Mit seiner Rolle als Stellvertreter und Kronprinz hat er sich (vorerst) abgefunden. Seit Sven Ulreich Anfang Oktober zum Hamburger SV gewechselt ist, konnte sich Nübel als fixe Nummer zwei etablieren. Sein Selbstbewusstsein ist auf stabilem Niveau. "Ich weiß, was ich kann. Der FC Bayern hat mich nicht ohne Grund geholt", meinte Nübel. Der ehemalige U21-Nationaltorhüter (17 Einsätze) weiß aber auch: "Ich brauche Zeit. Es war einer der größtmöglichen Schritte." Nicht nur der zum größten und erfolgreichsten deutschen Verein, sondern eben auch der Schritt in die Konkurrenz zum aktuell besten Torhüter der Welt.
Geduldiger Nübel
Also versuche er, hinter Neuer "so lange wie möglich geduldig zu bleiben. Wie es dann läuft, wird man sehen". Sein Vertrag läuft bis 2025, der von Neuer lediglich bis 2023. Ob Deutschlands Nummer eins dann mit 37 Jahren wirklich Schluss macht?

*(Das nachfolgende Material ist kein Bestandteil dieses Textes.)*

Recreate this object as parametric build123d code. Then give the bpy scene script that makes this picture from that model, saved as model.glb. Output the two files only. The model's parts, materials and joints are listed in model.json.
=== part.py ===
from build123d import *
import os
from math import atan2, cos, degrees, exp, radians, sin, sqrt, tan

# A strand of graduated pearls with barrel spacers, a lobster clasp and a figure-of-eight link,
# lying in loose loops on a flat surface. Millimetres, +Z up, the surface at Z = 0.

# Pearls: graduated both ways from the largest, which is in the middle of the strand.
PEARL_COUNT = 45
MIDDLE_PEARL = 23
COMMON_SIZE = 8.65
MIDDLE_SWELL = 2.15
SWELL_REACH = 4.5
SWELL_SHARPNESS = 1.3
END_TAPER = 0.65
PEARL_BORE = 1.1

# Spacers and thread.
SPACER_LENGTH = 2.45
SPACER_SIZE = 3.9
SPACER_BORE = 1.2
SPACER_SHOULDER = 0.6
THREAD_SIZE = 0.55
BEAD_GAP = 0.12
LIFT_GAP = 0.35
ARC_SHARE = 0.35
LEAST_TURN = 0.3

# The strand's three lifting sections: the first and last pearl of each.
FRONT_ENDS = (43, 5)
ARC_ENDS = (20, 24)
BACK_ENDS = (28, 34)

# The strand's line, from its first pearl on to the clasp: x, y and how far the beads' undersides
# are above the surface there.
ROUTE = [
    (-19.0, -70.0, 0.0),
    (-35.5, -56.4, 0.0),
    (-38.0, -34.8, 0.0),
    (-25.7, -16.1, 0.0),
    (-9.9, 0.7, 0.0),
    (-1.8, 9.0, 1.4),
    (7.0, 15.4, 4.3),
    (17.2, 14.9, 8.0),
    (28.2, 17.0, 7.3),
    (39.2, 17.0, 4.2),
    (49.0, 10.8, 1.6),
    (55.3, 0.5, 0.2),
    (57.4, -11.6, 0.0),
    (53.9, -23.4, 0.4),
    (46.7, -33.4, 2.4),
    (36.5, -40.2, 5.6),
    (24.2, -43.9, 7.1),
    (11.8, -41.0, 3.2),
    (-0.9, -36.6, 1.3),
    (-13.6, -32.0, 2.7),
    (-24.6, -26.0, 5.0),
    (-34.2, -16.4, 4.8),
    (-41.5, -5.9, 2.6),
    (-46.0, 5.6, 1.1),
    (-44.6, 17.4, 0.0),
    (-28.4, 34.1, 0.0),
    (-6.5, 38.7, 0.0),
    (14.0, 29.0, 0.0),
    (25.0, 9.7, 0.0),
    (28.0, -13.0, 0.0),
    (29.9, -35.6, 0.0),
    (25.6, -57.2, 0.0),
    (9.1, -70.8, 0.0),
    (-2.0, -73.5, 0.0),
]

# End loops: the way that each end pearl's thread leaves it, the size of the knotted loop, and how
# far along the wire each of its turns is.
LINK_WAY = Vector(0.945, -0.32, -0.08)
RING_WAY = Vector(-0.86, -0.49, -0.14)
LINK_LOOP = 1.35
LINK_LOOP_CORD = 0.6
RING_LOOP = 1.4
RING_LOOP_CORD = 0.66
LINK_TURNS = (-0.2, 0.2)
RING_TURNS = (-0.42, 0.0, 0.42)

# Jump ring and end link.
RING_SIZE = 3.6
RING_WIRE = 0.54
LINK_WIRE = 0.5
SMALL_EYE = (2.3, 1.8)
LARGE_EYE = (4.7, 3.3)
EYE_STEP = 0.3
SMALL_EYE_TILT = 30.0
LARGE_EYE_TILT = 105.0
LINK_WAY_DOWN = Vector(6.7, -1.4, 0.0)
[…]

Aktuell kann Nübel, der vom hohen Trainingsniveau unter Torwartcoach Toni Tapalovic begeistert ist, von Neuer nur lernen. "Das ist sehr hilfreich, damit ich mich weiterentwickeln kann", befindet Nübel. Zu Einsätzen wird er kaum kommen, sollte Neuer verletzungsfrei bleiben. Denn der ehrgeizige Platzhirsch nimmt ungern Auszeiten, zu viele Spiele (genau 54) hat er durch seine Mittelfußbrüche in den Jahren 2017 und 2018 verpasst. Was Nübel bleibt: Nur die Hoffnung auf einen Neuer in Weltklasseform. Wie? Ja, denn: Wenn die Nummer eins für tabellarisch redundante Spiele wie bei Atlético oder gegen Moskau (9.12.) sorgt, darf der Stellvertreter ran. Wobei Letzteres noch nicht geklärt ist.
Gewinnt Bayern den Meistertitel vor dem 34. Spieltag, winken Nübel im Frühjahr weitere Einsätze. Aber nur dann. Die bei seiner Unterschrift für den ablösefreien Wechsel angeblich vertraglich garantierten Einsätze waren stets dementiert worden. Die Crux: Läuft's bei Bayern mal schlechter, bekommt Nübel keine Bonusspiele. Und es müsste schon grauenvoll bei Neuer und den Münchnern laufen, sollte Flick seiner Nummer eins wegen einer Leistungsdelle eine Pause geben. Kaum vorstellbar. Nübel, ein Supertalent im Dilemma.